Arguably this is a partial fix: it will download/install much quicker but we don't need Pillow (and many of the external dependencies like old Sphinx and sphinx-rtd-theme) so it will still be downloading several MB of unnecessary packages, and it would be nice to try and reduce the (100% discounted but) $1.8M/month bill for PyPI.
Arguably this is a partial fix: it will download/install much quicker but we don't need Pillow (and many of the external dependencies like old Sphinx and sphinx-rtd-theme) so it will still be downloading several MB of unnecessary packages, and it would be nice to try and reduce the (100% discounted but) $1.8M/month bill for PyPI.
Yes. I agree. There are other set of work we have started to discuss some time ago that will eventually allow different types of customizable builders. This is a long term plan, tho. We do no have the resources to start working on this immediately, unfortunately.
After deploy
- Command time: 0s
- Command time: 0s
- Command time: 0s
- Command time: 0s
- Command time: 1s
- Command time: 11s
- Command time: 16s
- Command time: 1s
- Command time: 0s
- Command time: 8s
Total command time: 37s
Build took 72 seconds (includes command time and upload time)

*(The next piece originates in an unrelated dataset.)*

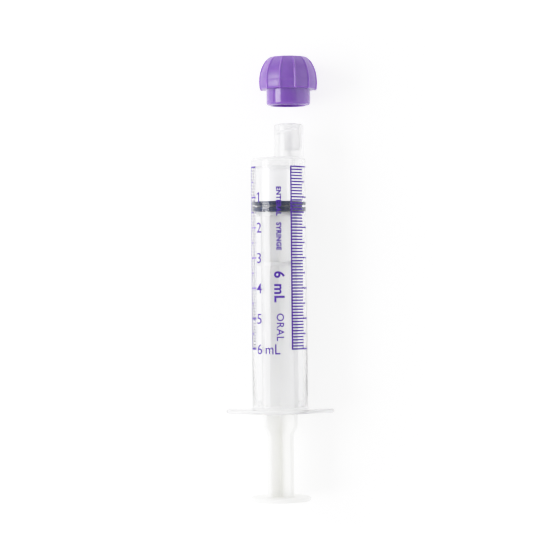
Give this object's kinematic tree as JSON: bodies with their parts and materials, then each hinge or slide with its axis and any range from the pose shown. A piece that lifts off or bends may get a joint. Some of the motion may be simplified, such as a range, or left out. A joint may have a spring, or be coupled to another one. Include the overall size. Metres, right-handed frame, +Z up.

https://readthedocs.org/projects/hugovk-devguide/builds/17667806/
Comparison
| Before deploy | After deploy | This PR | |
|---|---|---|---|
| Total command time | 61s | 37s | 22s |
| Build took | 94s | 72s | 49s |
If we don't go for this PR (and we could do it even if we do): would we like @humitos to enable the feature flag USE_SPHINX_LATEST for the devguide project on RTD?
See https://github.com/readthedocs/readthedocs.org/issues/9118#issuecomment-1210391242 for details.
I think it's a good idea (whether we merge this PR or not).
I see two thumbs up from core devs to my previous question 👍
@humitos Hi again! Please could you enable USE_SPHINX_LATEST for https://readthedocs.org/projects/cpython-devguide/ ?
@hugovk I just enabled USE_SPHINX_LATEST on that project. Please, provide any feedback you may have. It will be useful for us 😄
Will do, thank you! (I can see now we just get the single Sphinx download, as expected.)